European Parliament supports narrower ePrivacy derogation for detecting child sexual abuse
The European Parliament has amended a proposed privacy exemption for voluntary online child sexual abuse detection, excluding communications protected by end-to-end encryption.
The European Parliament adopted amendments on 9 July 2026 to a proposed derogation from EU ePrivacy rules for detecting child sexual abuse online.
The measure would allow electronic communication services to voluntarily detect, remove and report child sexual abuse material and the solicitation of children in private communications.
MEPs voted to exclude communications protected, or intended to be protected, by end-to-end encryption from the scope of the derogation.
Because the proposal was considered at Parliament’s second reading, at least 360 votes were required to reject or amend the Council’s position. A proposal to reject it received 314 votes in favour, 276 against and 17 abstentions, which was insufficient. Parliament subsequently completed its second reading with the amended text.

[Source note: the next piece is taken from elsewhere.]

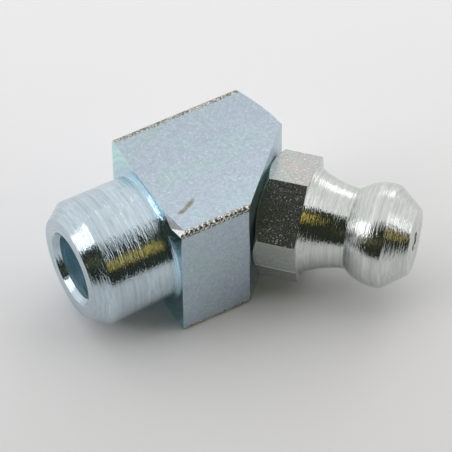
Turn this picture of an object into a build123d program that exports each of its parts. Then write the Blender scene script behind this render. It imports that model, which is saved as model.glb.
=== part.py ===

The proposal will now return to the Council, which has three months to accept or reject Parliament’s amendments. If the Council does not accept them all, the institutions will enter conciliation negotiations.
The temporary derogation previously expired on 3 April 2026 after Parliament and the Council failed to agree on an extension. Negotiations on permanent EU legislation to combat child sexual abuse online remain ongoing.